HIS name is not as familiar as that of Joseph Rowntree or George Hudson, but anyone who loves York has reason to be thankful to Francis Johnson. Johnson, a Yorkshire architect who was still practising at the time of his death in 1995, made a great contribution to the fabric of England's finest historic city.

The buildings he helped restore to their glorious best read like a tourists' guide to York: the Merchant Taylors' Hall, the Merchant Adventurers' Hall, Ben Johnson's Shop on Micklegate, All Saints Church, North Street.

His most famous restoration was that of Fairfax House. In a state of terrible disrepair, inside and out, York's finest Georgian town house was on the point of collapse in the 1970s. When the Civic Trust acquired the building from the council, it was to Francis Johnson they turned.

This was a makeover that would have left Laurence Llewelyn-Bowen tearing out his luscious locks. The foundations had to be shored up, the main staircase substantially repaired, and missing parts of the rear elevation rebuilt.

Twenty years ago, Fairfax House was a wreck. Today it is one of York's architectural gems. To mark Johnson's massive contribution to its renaissance, Fairfax House held an exhibition earlier this summer celebrating his work.

Alongside that, a book has been produced - Francis Johnson, Architect: A Classical Statement.

Unusually, the book was paid for by subscription. Among those donating to its publication are William Birch and Son and the Noel Terry Charitable Trust.

It demonstrates the esteem in which the man was held that this large and pictorially resplendent volume could be funded in such a traditional way.

"Indeed, for Francis Johnson the fact that this book is funded by subscription - the classic manner in which eighteenth-century books were supported - would have been a matter of considerable satisfaction," writes Giles Worsley in his introduction.

The book's authors, David Neave and John Martin Robinson, divide the book into two sections. Mr Neave is Johnson's biographer, chronicling his life from his birth in Bridlington in 1911.

He never knew his mother, who died five days after giving birth of peritonitis. His father was a corn merchant.

Johnson's love of buildings expressed itself early in his life. After the First World War bombardment of Scarborough, the Johnson family left Bridlington fearing a similar attack on the East Yorkshire resort. They moved first to Harrogate and then to Sheffield, where the young Johnson became fascinated by the late Georgian mansions in his neighbourhood.

Johnson went on to train as an architect at Leeds, where his love of the Classical period further developed, to the annoyance of the head of the school. He graduated in the middle of the Thirties slump and was out of work for six months before his father found him a place at a Hull architects. Later he set up in practice at Bridlington.
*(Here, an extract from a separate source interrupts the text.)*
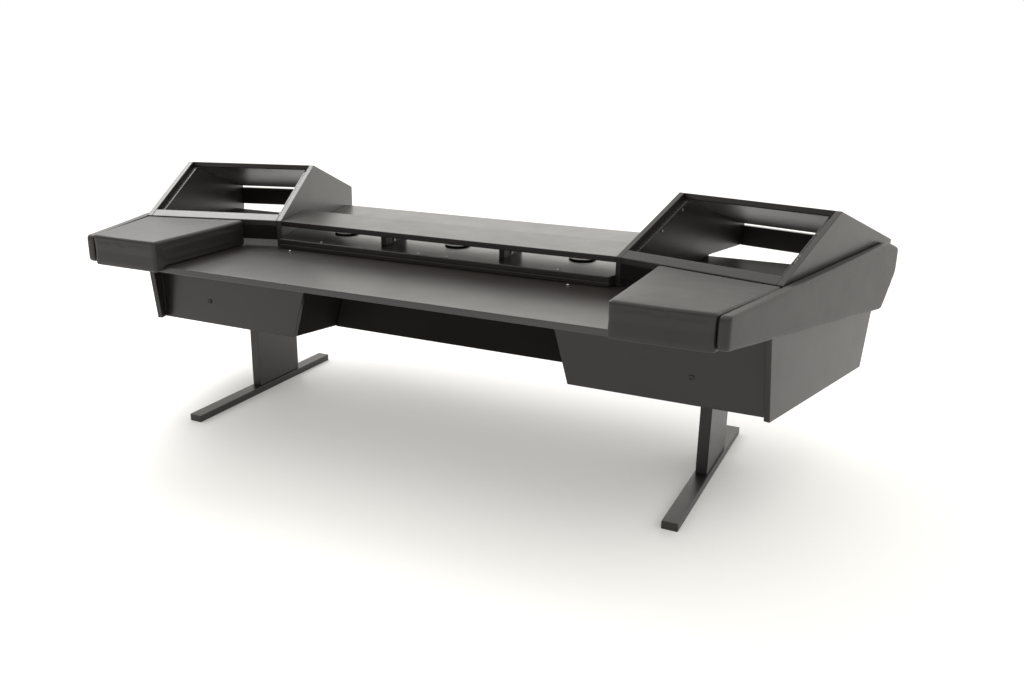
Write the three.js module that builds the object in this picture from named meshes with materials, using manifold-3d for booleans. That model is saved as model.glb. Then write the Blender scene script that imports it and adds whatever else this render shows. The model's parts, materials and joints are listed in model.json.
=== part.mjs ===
import * as THREE from 'three';
import { mergeVertices } from 'three/addons/utils/BufferGeometryUtils.js';
import Module from 'manifold-3d';

// A wide desk with two toed-in rack turrets, in millimetres. X runs to the seated user's right,
// Y away from the user and Z up from the floor. Y is zero at the worktop's front edge until the
// last lines, which move the origin to the middle of the footprint.

// Driving sizes
const rackWidth = 486;
const rackUnit = 44.45;
const toeIn = THREE.MathUtils.degToRad(15);
const board = 18;
const seat = 0.3;
const overrun = 5;

// Levels: the worktop above the floor, and what stands above or hangs below it
const worktopTop = 647;
const worktopThick = 20;
const deckRise = 33;
const upperRise = 91;
const turretRise = 153;
const turretRearRise = 9;
const skirtDrop = 281;

// Plan places
const worktopDepth = 998;
const turretX = 620;
const turretY = 440;
const turretDepth = 786;
const slopeRun = 347;
const deckLip = 27;
const deckCornerInset = 10;
const deckRearReach = 687;
const shelfDepth = 226;

// Monitor shelf plates and their through bolts
const plateX = 223;
const plateSetback = 44;
const plateDepth = 143;
const plateThick = 18;
const boltSetback = 56;
const boltRise = 12;
const boltRadius = 3;
const boltHeadRadius = 5.5;
const boltHeadThick = 3.5;
const boltClearance = 0.3;

// Cable grommets in the raised deck
const grommetSpacing = 453;
const grommetSetback = 168;
const grommetHole = 40;
const grommetFlange = 44;
const grommetRise = 5;
const grommetChamfer = 1.5;
const grommetSleeve = 13;
const grommetWall = 3;
const grommetLedge = 3;
const capThick = 3.5;
const cableNotchWidth = 22;
const cableNotchDepth = 24;
const grommetClearance = 0.4;

// Turret boards
const stripFace = 41;
const cableSlot = 23;
const rearBoardDrop = 9;
const rearOpeningRise = 12;
const ventSetback = 36;
const heelGap = 60;

// End panels
const panelFrontLow = 7;
const panelFrontNose = -34;
const panelNoseDrop = 53;
const panelHipDrop = 107;
const panelKneeDrop = 122;
const panelKneeInset = 95;
const panelRearSlant = 35;

// Rack rails and their screws
const railFace = 18;
const railLeg = 36;
const railSteel = 2.5;
const railRecess = 17;
const railFoot = 50;
const railHeadGap = 9;
const railHole = 6.5;
const railHoleInset = 10.2;
const railHoleShares = [1 / 7, 1 / 2, 6 / 7];
const railScrewDepth = 27;
const railScrewShares = [0.53, 0.93];
const screwHeadRadius = 4.5;
const screwHeadThick = 2.5;
const screwDish = 1;

// Armrest pads
const padSetIn = 138;
const padOverhang = 39.5;
const padLip = 14;
const padRise = 88;
const padCrown = 5;
const padCorner = 14;
const padTopRound = 8;
const padBottomRound = 6;
const padDrawIn = 2;

// Side wings
const wingThick = 30;
const wingRound = 7;
const wingCorner = 15;
const wingReach = 349;
const wingStep = 4;
const wingLowStep = 8;
const wingRearSetback = 4;
const wingRearRise = 5;
const wingTopSlant = 82;
const wingShoulderDrop = 27;
const wingHipRise = 6;
const wingKneeRise = 19;
const wingKneeInset = 88;
const wingSquareEnd = 49;

// Skirt boards round the kneehole
const apronFront = 345;
const kneeholeHalf = 516;
const kneeholeSplay = THREE.MathUtils.degToRad(15);
const kneeholeLean = THREE.MathUtils.degToRad(16);
const modestySetback = 187;
const apronCapRise = 84;
const apronCapRadius = 8.5;
const apronCapThick = 3;
const apronCapBore = 4;
const apronCapBoreDepth = 2;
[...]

Mr Robinson takes up the architectural side of the story, from the mid-1930s to Johnson's death sixty years later. The beautiful plates, many in colour, of Johnson's work reveal the elegance that was his hallmark, from Lincolnshire country homes to Bridlington council houses.

The section on architecture is much the larger. This is primarily a book for lovers of buildings; there is not much here about the private life of a private man.

It is a weighty tome, part coffee table luxury, part architectural analysis: a fitting tribute to an unsung Yorkshire hero. Unfortunately, at £43, only a few will get to enjoy it.